6. It is only Article 134 of the Constitution that provides for appeal as of right in criminal matters to the Supreme Court. In those cases, postponement of execution of sentence by the High Court is provided for in Section 415 of the Code. Section 415(3) also provides the circumstance under which the execution of sentence can be suspended where a person 'intends to present a petition to the Supreme Court' under Article 136 of the Constitution. That power can be exercised only when a sentence of death is passed or confirmed and the High Court is satisfied that the person sentenced intends to move the Supreme Court. No such provision is made in Section 389. It is, therefore, clear that Section 389 cannot apply to any case where the person concerned only intends to file an application for special leave under Article 136.

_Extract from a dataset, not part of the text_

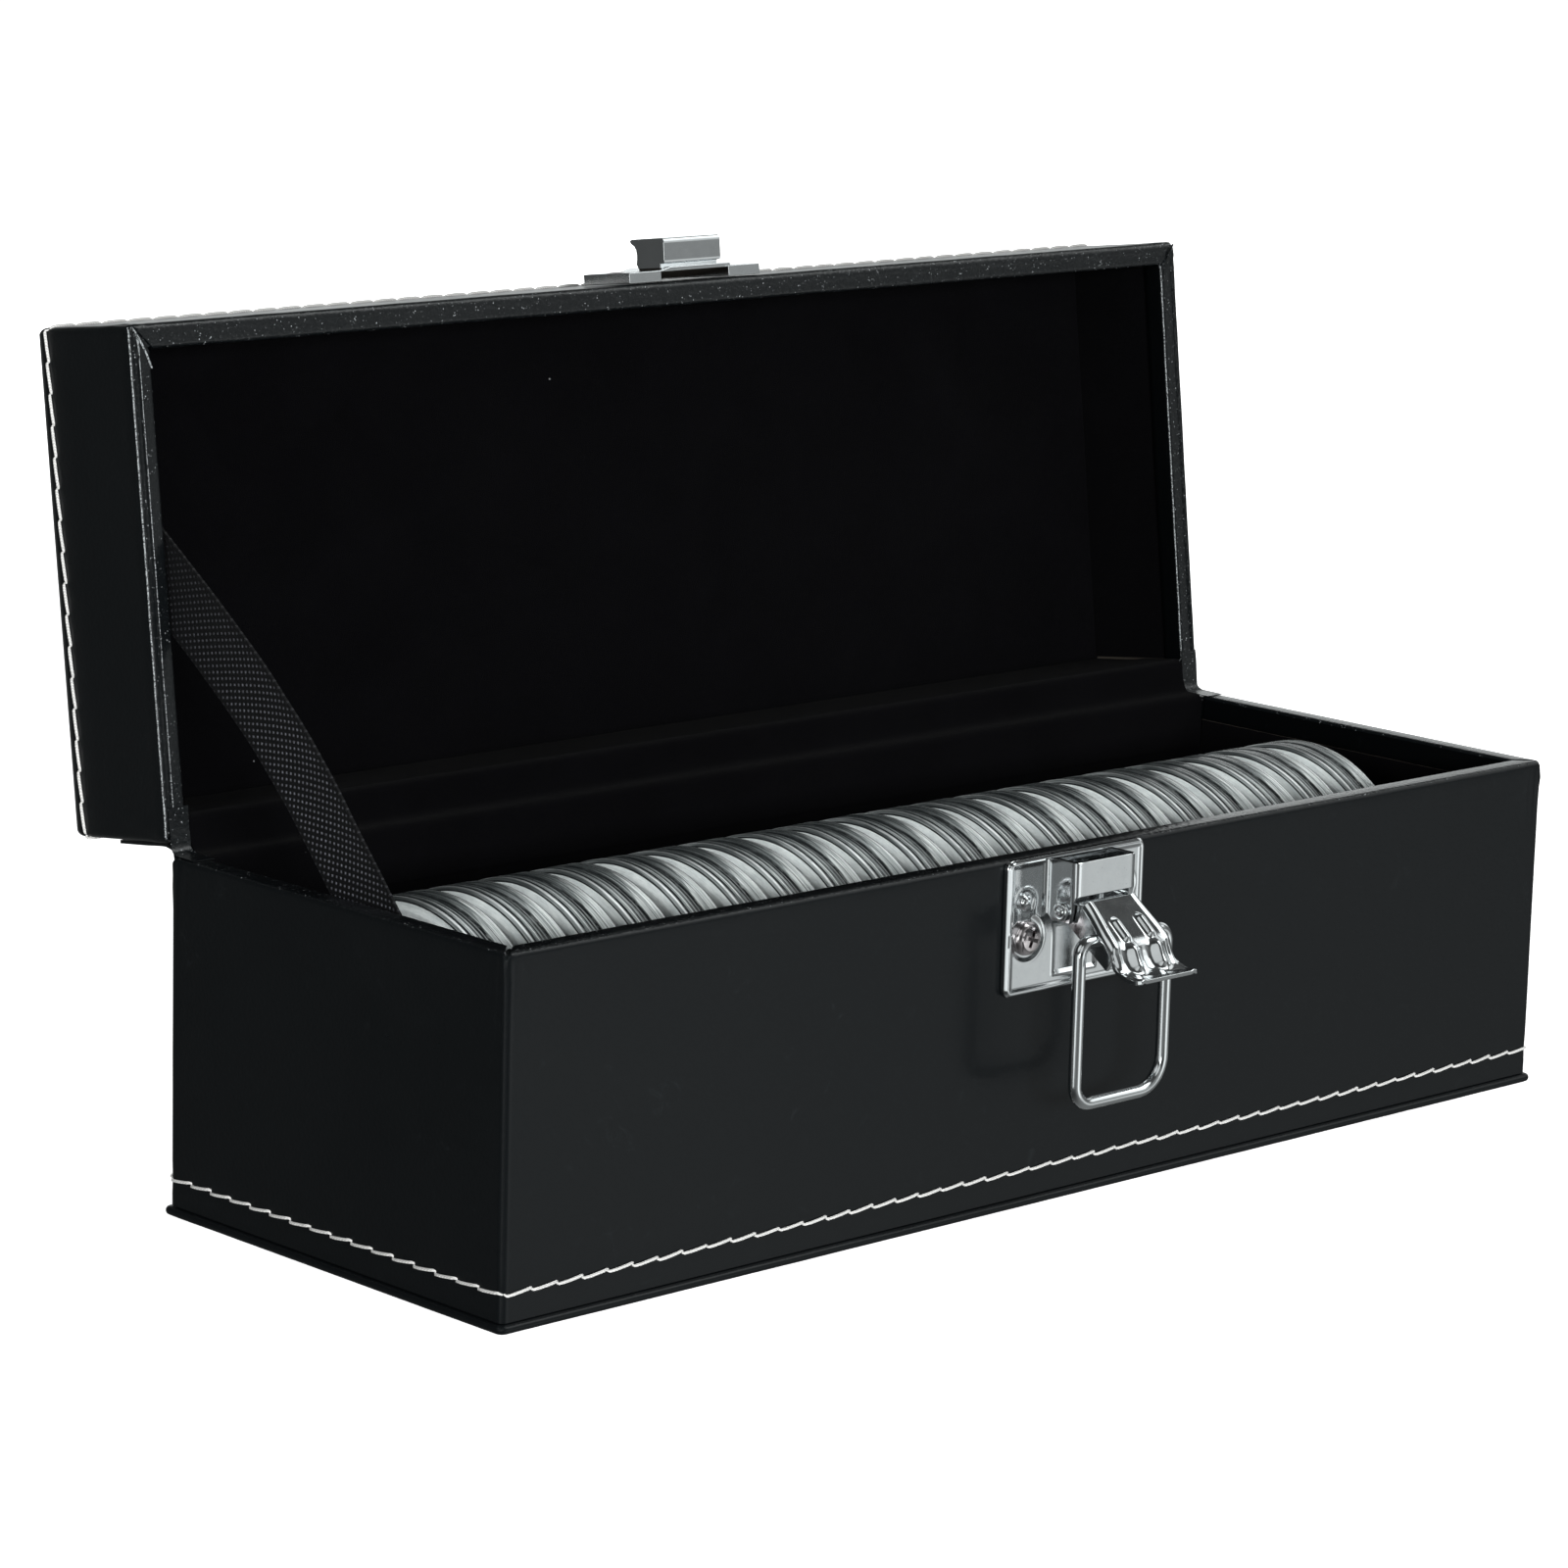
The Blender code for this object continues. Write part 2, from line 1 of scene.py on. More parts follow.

7. In the present case the petitioner has already filed an application before the Supreme Court for special leave. We are told that it has not yet been brought up for hearing. When once the Supreme Court is thus seized of the matter, the power to suspend the sentence cannot be exercised by this Court. The proceedings then are governed by the provisions of the rules framed by the Supreme Court contained in 0. XXI (6) of the Supreme Court Rules.
8. Moreover, in K. M. Nanavati v. State of Bombay : 1961CriLJ173 , on the question as to whether the Governor can grant pardon when the matter was pending before the Supreme Court, the Supreme Court observed thus :
Where the Governor in exercise of his powers under Article 161 had passed an order granting suspension of the sentence on a convict on the ground that he intended to file an appeal before the Supreme Court the order could only operate until the matter became sub-judice in the Supreme Court on the filing of the petition for special leave to appeal. After the filing of such a petition it would be for the Supreme Court, when moved in that behalf, either to apply Rule 5 of Order XXI or to exempt the petitioner from the operation of that rule. It would be for the Supreme Court to pass such orders as it thought fit as to whether the petitioner should be granted bail or should surrender to his sentence or to pass such other or further orders as it might deem fit in all the circumstances of the case
9. This court has thus no jurisdiction to suspend the sentence pending an application for special leave to appeal to the Supreme Court, after having confirmed the sentence in appeal. The inherent powers under Section 482 of the Code are not intended to confer jurisdiction when there is none, but are meant to be invoked in the larger interests of justice while acting within the jurisdictional walls of the Code itself. The phraseology in Section 389 of the new Code slightly different from Section 426(2A) of the old Code, has only defined more clearly the statutory limits for suspension of sentence.
This application has thus no merits. It is dismissed. No costs.